Huelga decir que esta reflexión, compleja aun si solipsista, no es cosa que me viniera conscientemente al momento de mi descubrimiento gráfico. (Lo que sí creo recordar con veracidad es la alegría enorme, de hecho inefable, que me produjo entonces.) Si pude significarla —y con ella mis 40 años de entusiasmo más o menos misterioso por la arquitectura y por el diseño— fue a raíz de mi visita a El retorno de la serpiente, exposición dedicada a Mathias Goeritz —he evitado deliberadamente consignarlo como “el escultor”, “el arquitecto”, “el pintor”, “el diseñador” o incluso “el artista” porque, aunque todo eso fue, fue mucho más— actualmente en exhibición en el Palacio de Iturbide.

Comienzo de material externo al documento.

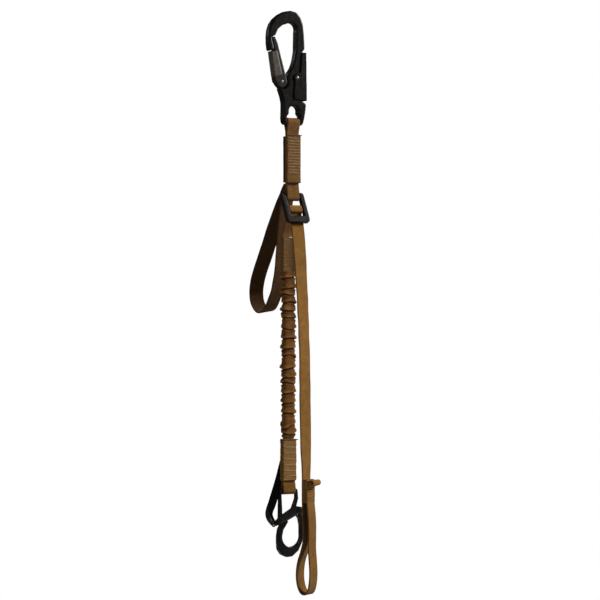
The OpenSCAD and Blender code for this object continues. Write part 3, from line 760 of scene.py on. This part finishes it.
def crinkle_sleeve():
    """Tubular webbing gathered over the elastic: tilted creases, each a lip over a deep fold."""
    n, m = 620, 132
    half_w, half_t, square = 12.4, 6.6, 0.66
    z = np.linspace(SLEEVE_TOP, SLEEVE_END, n)[:, None]
    a = np.linspace(0, 2 * math.pi, m, endpoint=False)[None]
    across = np.sign(np.cos(a)) * np.abs(np.cos(a)) ** square
    deep = np.sign(np.sin(a)) * np.abs(np.sin(a)) ** square
    out, side, tone = np.zeros((n, m)), np.zeros((n, m)), np.ones((n, m))
    for at, tilt, bow, way, size in sleeve_pleats():
        crease = at + tilt * across + bow * (across**2 - 0.5) + 0.9 * tilt * deep
        gap = z - (crease + 0.5 * np.sin(3 * a + at))
        near_side, far_side = np.clip(way * across, 0, 1), np.clip(-way * across, 0, 1)
        strong = size * (0.55 + 1.1 * near_side**1.5 + 0.4 * far_side**2)
        lip, fold = 0.6 * bell(gap - 1.6, 1.3), 1.8 * bell(gap + 0.9, 1.3)
        out += strong * (lip - fold + 2.0 * bell(gap - 4.0, 3.1) + 0.9 * bell(gap + 3.9, 1.9))
        side += 0.5 * way * size * bell(gap, 5.5)
        # painted shade in each fold and below it, deeper on the side it bulges to; a painted highlight along
        # the lip above each fold, with a faint painted shade above that
        tone *= 1 - 0.9 * np.clip(size * bell(gap + 0.8, 1.7), 0, 1)
        tone *= 1 - 0.4 * bell(gap + 3.6, 1.9) * np.clip(way * across + 0.6, 0, 1)
        tone += 1.1 * bell(gap - 2.6, 1.2) * np.clip(size - 0.3, 0, 1) - 0.2 * bell(gap - 7.5, 2.6)
    # shaded as in the photo, on the right of the upper front
    shadow = np.clip((across - 0.1) / 0.5, 0, 1) * np.clip((z + 560) / 60, 0, 1) * np.clip(-deep, 0, 1)
    tone *= 1 - 0.55 * shadow
    end = np.clip(np.minimum(SLEEVE_TOP - z, z - SLEEVE_END) / 5, 0, 1)
    out = out * end + drift(n, 9, 0.25)[:, None] * end - 0.5
    reach_x, reach_y = half_w + 0.9 * np.clip(out, -1.7, 3.6), half_t + 0.8 * np.clip(out, -1.5, 2.2)
    tuck = 1 - 0.16 * np.clip((-712 - z) / 4, 0, 1)
    x = STRAP_X + (reach_x * across + side * end + (drift(n, 26, 0.4)[:, None]) * end) * tuck
    y = ABSORBER_Y + reach_y * deep * tuck
    outer = np.stack([x, y, np.broadcast_to(z, x.shape)], -1)
    centre = np.stack([np.full_like(x, STRAP_X), np.full_like(x, ABSORBER_Y), outer[..., 2]], -1)
    inner = centre + (outer - centre) * 0.8
    rings = np.vstack([outer, inner[::-1]])
    # the inner wall is painted in shade, at 0.4
    shade = np.vstack([np.clip(tone, 0.16, 1.6), np.full((n, m), 0.4)])
    obj = Piece().grid(rings, shade=shade, wrap=True).make("crinkle_sleeve_v", SLEEVE)
    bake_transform(obj)
    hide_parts("crinkle_sleeve")


def elastic_core():
    piece = Piece()
    z = np.linspace(-424.2, -720.8, 200)
    for k in (-1, 0, 1):
        line = np.column_stack([STRAP_X + 6.4 * k + 0.2 * np.sin(z / 17 + k), np.full(200, ABSORBER_Y), z])
        piece.grid(tube_rings(line, 2.4 + 0.08 * np.sin(z * 2.4), 14))
    obj = piece.make("elastic_core_v", ELASTIC)
    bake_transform(obj)
    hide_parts("elastic_core")


# ---- lower splice ----


def lower_splice():
    y = ABSORBER_Y
    route = np.vstack([
        [[y - 1.4, -721], [y - 1.4, -791], [y - 3.4, -798]], arc(BAIL_BAR, 5.1, 165, 375, 22),
        [[y + 3.4, -798], [y + 1.4, -791], [y + 1.4, -721]]])
    g, tone = ribbon_rings(in_yz(resampled(route, 1.3)), (1, 0, 0), wobble=0.08)
    webbing = Piece().grid(g, shade=tone * 0.8).make("lower_webbing_v", WEBBING)
    place(webbing, "lower_block", "webbing", "lower_webbing")
    rows = [-731.5, -741, -752, -762, -772.5, -782]
    piece = Piece()
    for side in (-1, 1):
        middle = (STRAP_X, y + side * 4.3)
        g, tone = block_rings(27, 3.2, -717, -790.2, middle, 2, rows, pucker=0.55, wave=0.022)
        piece.grid(g, shade=tone)
    place(piece.make("lower_overlay_v", SPLICE_PALE), "lower_block", "webbing", "lower_overlay")
    stitched(
        "lower_stitching_v", "lower_block", "lower_stitching", rows, y - 5.95, 23, THREAD,
        radius=0.62, zig=1.1, tilt=2.6)
    rings = seam_rings(-13.4, 15.6, y - 6.1, -718.2, 0.95, (0.3, 0.8))
    seam = Piece().grid(rings).make("lower_seam_v", THREAD_DARK)
    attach(seam, "lower_block")


# ---- shackle ----


def shackle():
    for node, body, voxel, rounds in (
        ("shackle_body", "shackle", 0.55, 14), ("shackle_jaw", "jaw", 0.6, 22),
        ("lock_plunger", "plunger", 0.35, 6),
        ("plunger_cap", "shackle", 0.35, 5), ("jaw_pin", "shackle", 0.35, 5)):
        place(forged(node, node + "_v", SHACKLE, voxel, rounds), body, "shackle_black", node)


def release_tab():
    """Two plies of black webbing, narrowing as they turn in to the plunger's knob."""
    route = [
        [15, 20, -716, 0, 18], [9, 20.2, -736, 0, 18], [1, 21.2, -762, -3, 18], [-7, 21.6, -788, -8, 17.6],
        [-15.5, 21.2, -812, -8, 17.6], [-22.5, 20.6, -830, -8, 17.2], [-27.8, 19.6, -841, -8, 16.6],
        [-30.2, 17.8, -848.5, -6, 15.4], [-29, 15.8, -855.5, -4, 14], [-26.2, 13.8, -861, 0, 12],
        [-23.8, 12.8, -865, 0, 10]]
    line = curve(route, 1.3)  # x, y, z, tilt in degrees, width
    tilt = np.radians(line[:, 3])
    tangent = unit(np.gradient(line[:, :3], axis=0))
    flat = unit(np.cross(tangent, [0, 1, 0]))
    wide = unit(flat * np.cos(tilt)[:, None] + np.cross(tangent, flat) * np.sin(tilt)[:, None])
    deep = np.cross(tangent, wide)
    piece = Piece()
    for k in (-1, 1):
        middle = line[:, :3] + deep * 0.48 * k
        g, tone = ribbon_rings(middle, wide, 1.0, 0.92, 0)
        off = ((g - middle[:, None]) * wide[:, None]).sum(-1, keepdims=True)
        g = g + off * wide[:, None] * (line[:, 4] - 1)[:, None, None]
        piece.grid(g, shade=tone)
    obj = piece.make("release_tab_v", TAB)
    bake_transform(obj)
    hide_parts("release_tab")


def plunger_fittings():
    lean = math.radians(25)
    back = np.array([-math.cos(lean), 0, -math.sin(lean)])
    boss = np.array([27.0, ABSORBER_Y, -843.0])
    up, side = np.array([math.sin(lean), 0, -math.cos(lean)]), np.array([0, 1.0, 0])
    a = np.linspace(0, 4.4 * 2 * math.pi, 130)
    ring = np.cos(a)[:, None] * up + np.sin(a)[:, None] * side
    line = boss + back * np.linspace(39.3, 44.9, 130)[:, None] + 3.0 * ring
    obj = Piece().grid(tube_rings(line, 0.45)).make("plunger_spring_v", SPRING)
    place(obj, "shackle", "spring_steel", "plunger_spring")
    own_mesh(obj)
    eye = boss + back * 55.6
    lean, turn = math.radians(32), math.radians(-26)
    rise = np.array([-math.sin(lean), 0, math.cos(lean)])
    flat = np.cross(rise, side)
    level = np.cos(turn) * side + np.sin(turn) * flat
    a = np.linspace(0, 2 * math.pi, 73)[:-1]
    round_it = np.cos(a)[:, None] * rise + np.sin(a)[:, None] * level
    b = np.linspace(0, 2 * math.pi, 12, endpoint=False)
    section = np.cos(b)[None, :, None] * round_it[:, None]
    section = section + np.sin(b)[None, :, None] * np.cross(rise, level)
    ring_r, wire_r = 9.5, 1.2
    g = (eye + rise * ring_r + ring_r * round_it)[:, None] + wire_r * section
    ring = Piece().grid(g, wrap=True).make("plunger_ring_v", SHACKLE)
    place(ring, "plunger", "shackle_black", "plunger_ring")


# ---- stage ----


def stage():
    """A pale floor, white to the camera as in a cut-out product picture."""
    mesh = bpy.data.meshes.new("floor")
    mesh.from_pydata([(-8, -8, -1.3), (8, -8, -1.3), (8, 8, -1.3), (-8, 8, -1.3)], [], [(0, 1, 2, 3)])
    floor = bpy.data.objects.new("floor", mesh)
    bpy.context.scene.collection.objects.link(floor)
    m, tree, shader = start_material("Floor")
    shader.inputs["Base Color"].default_value = (0.5, 0.5, 0.5, 1)
    shader.inputs["Roughness"].default_value = 0.9
    white = wire(tree, "ShaderNodeEmission", {"Color": (1, 1, 1, 1), "Strength": 1.0}).outputs[0]
    seen = wire(tree, "ShaderNodeLightPath").outputs["Is Camera Ray"]
    both = wire(tree, "ShaderNodeMixShader", {0: seen, 1: shader.outputs[0], 2: white}).outputs[0]
    tree.links.new(both, tree.nodes["Material Output"].inputs["Surface"])
    mesh.materials.append(m)


def lamp(name, at, target, size, power, colour=(1, 1, 1)):
    data = bpy.data.lights.new(name, "AREA")
    data.shape, data.size, data.energy, data.color = "DISK", size, power, colour
    obj = bpy.data.objects.new(name, data)
    bpy.context.scene.collection.objects.link(obj)
    obj.location = at
    obj.rotation_mode = "QUATERNION"
    obj.rotation_quaternion = (Vector(target) - Vector(at)).to_track_quat("-Z", "Y")


def light():
    world = bpy.data.worlds.new("studio")
    bpy.context.scene.world = world
    world.use_nodes = True
    tree = world.node_tree
    tree.nodes.clear()
    seen = wire(tree, "ShaderNodeBackground", {"Color": (1, 1, 1, 1), "Strength": 1.0}).outputs[0]
    lit = wire(tree, "ShaderNodeBackground", {"Color": (1, 1, 1, 1), "Strength": 0.055}).outputs[0]
    path = wire(tree, "ShaderNodeLightPath").outputs["Is Camera Ray"]
    both = wire(tree, "ShaderNodeMixShader", {0: path, 1: lit, 2: seen}).outputs[0]
    wire(tree, "ShaderNodeOutputWorld", {"Surface": both})
    lamp("key", (2.1, -0.85, 0.75), (0, 0, -0.45), 0.6, 100, (1.0, 0.97, 0.93))
    lamp("fill", (-2.4, -1.1, 0.2), (0, 0, -0.5), 1.2, 12, (1.0, 0.98, 0.95))
    lamp("rim", (-1.4, 1.9, 0.8), (0, 0, -0.4), 0.7, 5)


def camera():
    """Straight on at azimuth -30, as far as a product picture is taken from."""
    data = bpy.data.cameras.new("camera")
    data.sensor_width, data.lens = 36, 137.1
    data.clip_end = 50
    obj = bpy.data.objects.new("camera", data)
    bpy.context.scene.collection.objects.link(obj)
    target = Vector((0.0167, -0.0096, -0.4731))
    back = Vector((-0.5, -0.8660254, 0))
    obj.location = target + back * 4
    obj.rotation_mode = "QUATERNION"
    obj.rotation_quaternion = (-back).to_track_quat("-Z", "Y")
    bpy.context.scene.camera = obj
    bpy.context.scene.view_settings.view_transform = "Standard"


camera()
light()
stage()
hook()
hook_fittings()
upper_webbing()
upper_splice()
rear_loop()
buckle()
load_strap()
tail()
absorber_top()
crinkle_sleeve()
elastic_core()
lower_splice()
shackle()
release_tab()
plunger_fittings()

Como todo habitante en la Ciudad de México perteneciente a mi generación o a las inmediatamente precedentes o posteriores, he estado toda mi vida en contacto más o menos constante con la obra de Goeritz —sin saber siquiera quién era su autor al momento de descubrir Elanimal del Pedregal y las Torres de Satélite, la celosía del hotel Camino Real y los Pocos cocodrilos locos, la corona del Espacio Escultórico de la UNAM; ya a sabiendas de lo que veía con ElEco y su serpiente, con la Osa mayor frente al Palacio de los Deportes y con tanto conocido sólo por fotografías— y me he descubierto conmovido por ella —Las Torres que anunciaban la llegada a casa de mis primos en Circuito Economistas eran también aviso del advenimiento de un mundo nuevo— sin saber bien a bien por qué. Ahora que he visto esta espléndida retrospectiva, orientada por la noción goeritziana de “arquitectura emocional”, lo he ( me he) comprendido.

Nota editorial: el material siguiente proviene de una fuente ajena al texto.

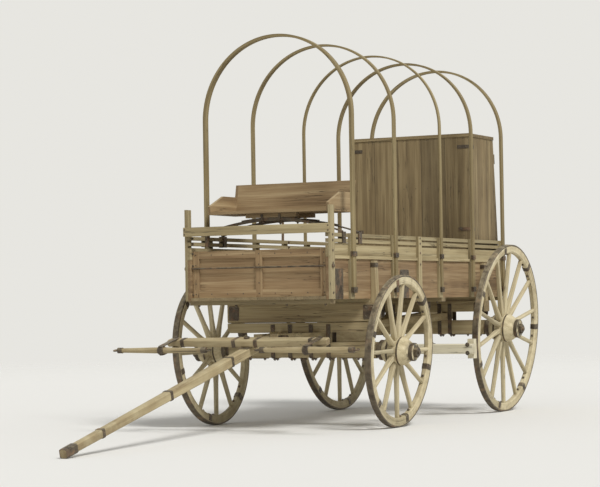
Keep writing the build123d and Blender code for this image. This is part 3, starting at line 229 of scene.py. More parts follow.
def lattice(across: Places, along: Places, up: Places, start: Points = (0, 0, 0)) -> Array:
    """Every combination of places across, along and up, counted from a starting point."""
    places = (np.atleast_1d(row) for row in (across, along, up))
    return np.array(list(product(*places)), float) + start


class Head(Enum):
    """Heads and nuts that show on the wood, as lathe profiles of radius 1."""

    CARRIAGE = 0
    NAIL = 1
    SQUARE = 2
    HEX = 3
    WASHER = 4

    def grid(self, radius: float) -> Array:
        """The head's surface, its base just under the surface at height 0.

        Args:
            radius: Across the head, from its middle.

        Returns:
            A grid of rings by points.
        """
        arc = np.linspace(0, 0.97, 5) * np.pi / 2
        domed = np.stack([np.cos(arc), 0.12 + 0.36 * np.sin(arc)], -1)
        nail = np.stack([np.cos(arc), 0.1 + 0.22 * np.sin(arc)], -1)
        nut = [(0.9, -0.02), (1, 0.06), (1, 0.75), (0.86, 0.85), (0.5, 0.85), (0.48, 1.25), (0.3, 1.35)]
        profiles = {
            Head.CARRIAGE: ([(1, -0.05), *domed], 12),
            Head.NAIL: ([(1, -0.05), *nail], 8),
            Head.SQUARE: (nut, 4),
            Head.HEX: (nut, 6),
            Head.WASHER: ([(1, -0.02), (1, 0.12), (0.93, 0.16), (0.05, 0.16)], 14),
        }
        rings, sides = profiles[self]
        return turned(np.array(rings) * radius, sides, math.pi / 4)


def face_rows(rings: int, points: int, loop: bool) -> tuple[Array, Array]:
    """Quads between neighbouring rings, and the end caps when the rings don't join in a loop.

    Args:
        rings: Number of rings.
        points: Number of points on a ring.
        loop: Whether the last ring joins the first.

    Returns:
        The quads' corners and the caps' corners.
    """
    ring = np.arange(rings if loop else rings - 1)[:, None]
    point = np.arange(points)[None, :]
    near, far = ring * points, (ring + 1) % rings * points
    step = (point + 1) % points
    quads = np.stack([near + point, near + step, far + step, far + point], -1).reshape(-1, 4)
    if loop:
        return quads, np.zeros((0, points), int)
    return quads, np.stack([np.arange(points)[::-1], (rings - 1) * points + np.arange(points)])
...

Repudiado por los artistas comprometidos del nacionalismo revolucionario entonces imperante, Goeritz no encontraba respuesta en las respuestas utopizantes de la modernidad. Tenía, sin embargo, una pregunta por la forma y, en el camino de su formulación, a veces accedía a una iluminación (transitoria como todas). Mitad judío, mitad protestante, autor de un laberinto volcado a las tres principales religiones (y a ninguna) en la conflictiva Jerusalén, fue en la forma ( en su inesperada y asombrosa maravilla) que Mathias Goeritz encontró, nos hizo encontrar, la gracia.